What’s happened in this election, so far, is that two old white guys – Sanders and Trump – set out to win their parties’ nomination with the same strategy

: talk about class advantage and disadvantage, how bad it has become and how to fix it.

Sanders says the corporate top dogs have taken over the political system and are screwing us, the American people and much of the world, to accumulate ever more monstrous piles of wealth and power for themselves. Trump tells his followers that the people who are screwing them are poor migrants from Latin America, poor Black Americans from down the street, poor Muslims who’ll shoot you at the mall, the Chinese who’ll take over the world unless he stops them, and above all women who won’t stand by their men.

These overlapping worldviews have propelled these two guys to within centimetres of being nominated, and each of them is geared up right now for a huuuge showdown as both their parties’ NY state primaries loom on April 19.

Both men were born in New York and they will be joined in a battle for America’s biggest city over the next fortnight by Hillary Clinton, who was a two-term senator from NY state and has lived in New York for 25 years.

It’s going to be a wild ride, folks, but it might be just the start of a year of extremely dangerous living in the USA.

Clinton is the candidate of continuity with change, Bernie’s the sensible big-change-maker, but Trump is, above all, a dangerous man. He’s a bellowing crusader shouting down the nit-pickers and nannies, promising to sweep away the modernist crap like seat belts and bring back the days when white men owned homes, had jobs, fast cars, obedient wives, secret affairs, and spoke while others listened.

So what could happen?

Here are a few scenarios that could play out between now and election day:

Conventional: More than half the delegates to each party’s Convention vote for Clinton and Trump, who choose Sanders and Cruz respectively as their vice-presidential candidates, and the usual 60 per cent of eligible voters choose between them on November 8.

Last-minute upsets: Sanders gathers even more millions of $27 contributors who believe in good government, beats Clinton in the big states (New York and California), and the Democrats are obliged to give him the nod at their Philadelphia convention in July. As for the Republicans, their frenzied and fractured big shots could create enough negativity toward Trump that the last 25 states’ primaries give a majority to Cruz (who says he’s just standing in until Jesus returns), or Kasich, who’s Mr Bland.

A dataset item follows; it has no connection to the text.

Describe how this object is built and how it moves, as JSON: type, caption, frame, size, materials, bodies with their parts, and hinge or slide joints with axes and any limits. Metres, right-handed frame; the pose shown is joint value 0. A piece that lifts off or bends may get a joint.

Blow-up in Cleveland: The severely disunited billionaires, Christian crusaders, and pseudo-libertarians who constitute the power centres of the Republican Party might have to launch a series of tactical manoeuvres to block Trump at their Convention in Cleveland. I say ‘a series of’ because there is no functional Republican Party and the many contending parts won’t coordinate. Manoeuvres could include changing the rules so delegates can vote for someone other than the guy they were charged by their state’s primary voters to vote for. That could happen before the Convention, in which case Trump would pile up enough lawsuits against the Party to sabotage their campaign – or a rule change during the Convention could lead to a lawsuit tsunami immediately after it.

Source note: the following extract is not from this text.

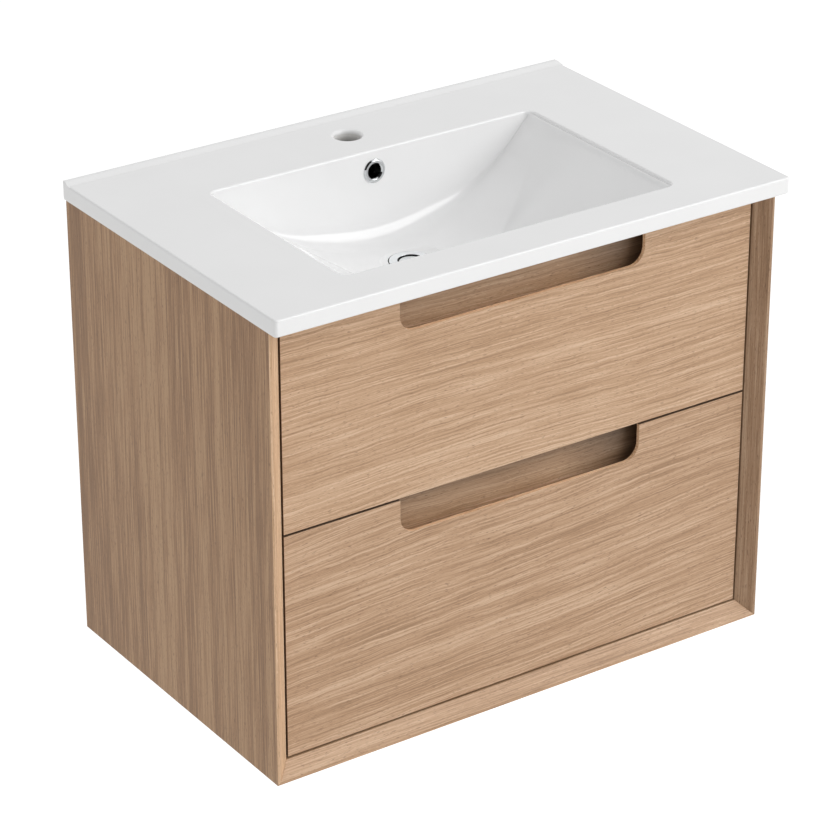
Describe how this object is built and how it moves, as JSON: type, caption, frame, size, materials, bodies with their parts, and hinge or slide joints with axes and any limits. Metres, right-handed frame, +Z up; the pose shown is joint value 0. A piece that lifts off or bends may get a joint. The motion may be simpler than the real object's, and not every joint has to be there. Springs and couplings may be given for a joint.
{
  "type": "wall-hung bathroom vanity",
  "caption": "Wall-hung bathroom vanity: oak cabinet with two handle-less drawers on ball-bearing runners under a one-piece ceramic scoop basin with a pop-up waste.",
  "frame": {"origin": "centre of the four wall-bolt holes, on the wall plane and half way up the cabinet", "axes": "+X to the right as seen from the front, +Y towards the wall, +Z up"},
  "size_m": [0.75, 0.49, 0.631],
  "materials": {
    "oak_front": "matt lacquered oak veneer, grain running across",
    "oak_carcass": "matt lacquered oak veneer",
    "melamine": "light grey melamine on board",
    "ceramic": "white gloss glaze",
    "chrome": "polished chrome plate",
    "steel": "zinc plated",
    "rubber": "matt black",
    "nylon": "satin"
  },
  "bodies": {
    "cabinet": {"basin": "ceramic", "basin_bowl": "ceramic", "overflow_ring": "chrome", "waste_body": "chrome", "waste_washer": "rubber", "waste_gasket": "rubber", "waste_nut": "chrome", "waste_cartridge": "nylon", "side_left": "oak_carcass", "side_right": "oak_carcass", "bottom_panel": "oak_carcass", "rear_top_rail": "oak_carcass", "rear_bottom_rail": "oak_carcass", "fixing_plates": "steel", "corner_brackets": "steel", "bracket_screws": "steel", "upper_runner_outer_left": "steel", "upper_runner_outer_right": "steel", "lower_runner_outer_left": "steel", "lower_runner_outer_right": "steel", "runner_screws": "steel"},
    "upper_drawer": {"upper_front": "oak_front", "upper_pull_back": "oak_carcass", "upper_inner_front": "melamine", "upper_side_left": "melamine", "upper_side_right": "melamine", "upper_base": "melamine", "upper_back_left": "melamine", "upper_back_right": "melamine", "upper_well_left": "melamine", "upper_well_right": "melamine", "upper_well_front": "melamine", "upper_front_screws": "steel", "upper_runner_inner_left": "steel", "upper_runner_inner_right": "steel", "upper_slide_screws": "steel"},
    "lower_drawer": {"lower_front": "oak_front", "lower_pull_back": "oak_carcass", "lower_inner_front": "melamine", "lower_side_left": "melamine", "lower_side_right": "melamine", "lower_base": "melamine", "lower_back": "melamine", "lower_front_screws": "steel", "lower_runner_inner_left": "steel", "lower_runner_inner_right": "steel", "lower_slide_screws": "steel"},
    "upper_mid_members": {"upper_runner_mid_left": "steel", "upper_runner_mid_right": "steel"},
    "lower_mid_members": {"lower_runner_mid_left": "steel", "lower_runner_mid_right": "steel"},
    "upper_cages_outer": {"upper_outer_cages": "steel"},
    "upper_cages_inner": {"upper_inner_cages": "steel"},
    "lower_cages_outer": {"lower_outer_cages": "steel"},
    "lower_cages_inner": {"lower_inner_cages": "steel"},
    "popup": {"waste_button": "chrome"}
  },
  "joints": [
    {"name": "upper_drawer_slide", "type": "slide", "parent": "cabinet", "child": "upper_drawer", "axis": [0, -1, 0], "range_m": [0, 0.33]},
    {"name": "upper_mid_slide", "type": "slide", "parent": "cabinet", "child": "upper_mid_members", "axis": [0, -1, 0], "range_m": [0, 0.1651]},
    {"name": "upper_outer_cage_roll", "type": "slide", "parent": "cabinet", "child": "upper_cages_outer", "axis": [0, -1, 0], "range_m": [0, 0.0826]},
    {"name": "upper_inner_cage_roll", "type": "slide", "parent": "cabinet", "child": "upper_cages_inner", "axis": [0, -1, 0], "range_m": [0, 0.2476]},
    {"name": "lower_drawer_slide", "type": "slide", "parent": "cabinet", "child": "lower_drawer", "axis": [0, -1, 0], "range_m": [0, 0.33]},
    {"name": "lower_mid_slide", "type": "slide", "parent": "cabinet", "child": "lower_mid_members", "axis": [0, -1, 0], "range_m": [0, 0.1651]},
    {"name": "lower_outer_cage_roll", "type": "slide", "parent": "cabinet", "child": "lower_cages_outer", "axis": [0, -1, 0], "range_m": [0, 0.0826]},
    {"name": "lower_inner_cage_roll", "type": "slide", "parent": "cabinet", "child": "lower_cages_inner", "axis": [0, -1, 0], "range_m": [0, 0.2476]},
    {"name": "popup_lift", "type": "slide", "parent": "cabinet", "child": "popup", "axis": [0, 0, 1], "range_m": [0, 0.008]}
  ],
  "couplings": [
    {"joint": "upper_mid_slide", "follows": "upper_drawer_slide", "ratio": 0.5},
    {"joint": "upper_outer_cage_roll", "follows": "upper_drawer_slide", "ratio": 0.25},
    {"joint": "upper_inner_cage_roll", "follows": "upper_drawer_slide", "ratio": 0.75},
    {"joint": "lower_mid_slide", "follows": "lower_drawer_slide", "ratio": 0.5},
    {"joint": "lower_outer_cage_roll", "follows": "lower_drawer_slide", "ratio": 0.25},
    {"joint": "lower_inner_cage_roll", "follows": "lower_drawer_slide", "ratio": 0.75}
  ]
}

OR – a rule change, or any other kind of block-Trump manoeuvre at or before the Convention, could lead to a donnybrook in the hall, and/or in the streets outside. And that could lead to blood, especially since Trumpeteers like to travel with guns, and so do other Republicans. In fact 52,000 of them have signed a petition demanding that attendees inside the Convention be allowed to carry loaded guns. The US Secret Service said no, but they’re just Big Gov’mint nannies.

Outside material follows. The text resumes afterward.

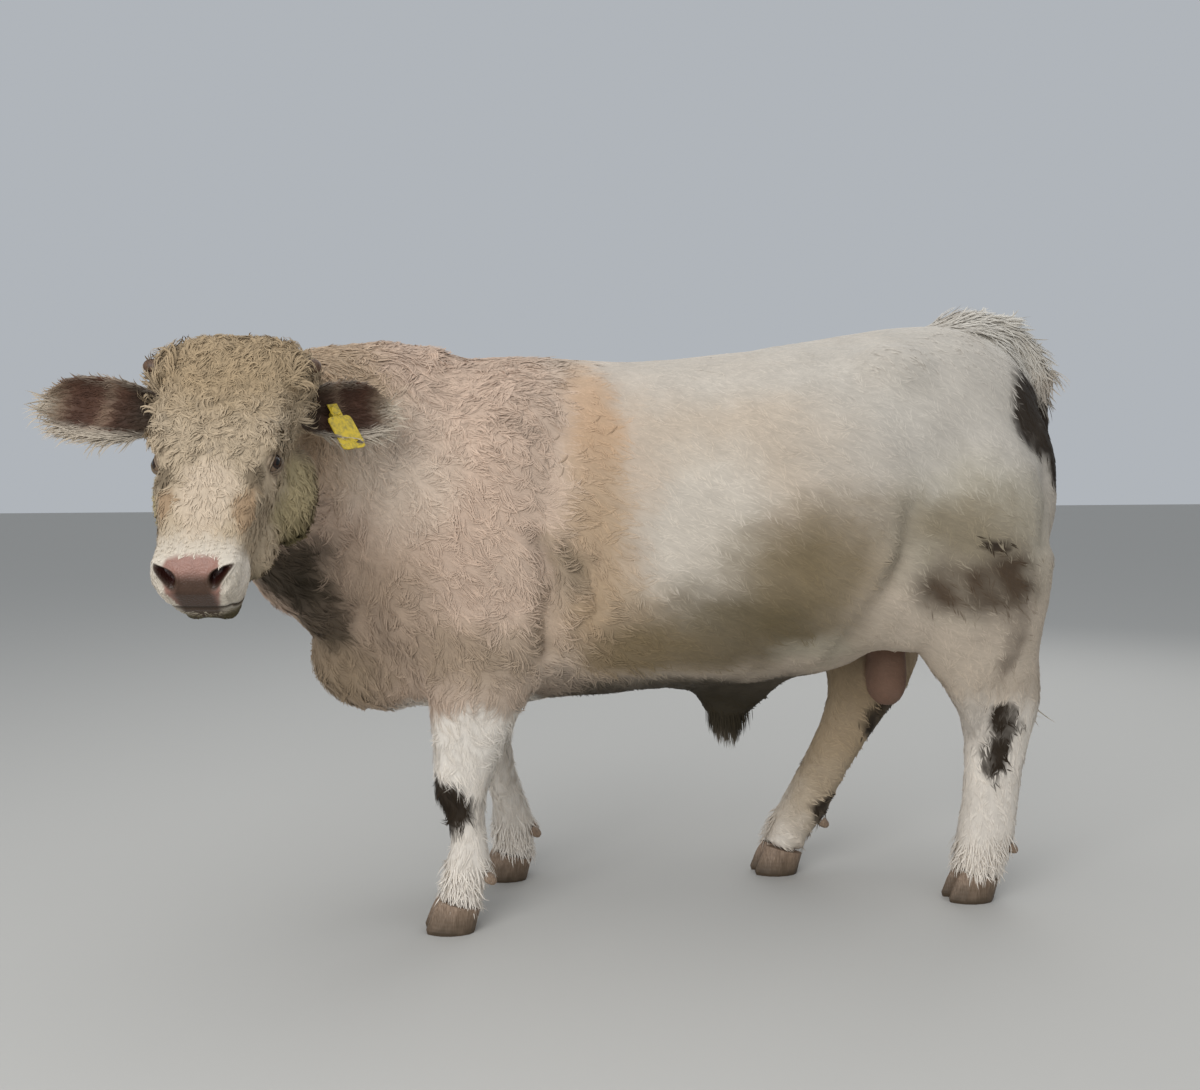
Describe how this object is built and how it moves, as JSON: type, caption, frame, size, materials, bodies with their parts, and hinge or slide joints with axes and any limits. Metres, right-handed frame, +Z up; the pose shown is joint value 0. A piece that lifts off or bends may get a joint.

Shooting could break out over Trump-blocking, and underlying resentments over power and wealth inequities roughly corresponding to divisions of class, race, religion, and gender could erupt across the country. America’s past is full of uprisings, mostly by people locked out of the white male halls of privilege and power. Today’s angry white Americans – Trump’s people – are angrier than they’ve ever been, and they could get even madder.

And there are 357 million firearms in the US – 40 million more guns than people.

Phillip Frazer writes about the dis-United States, and the relatively gun-free state of Australia, on his blog at coorabellridge.com.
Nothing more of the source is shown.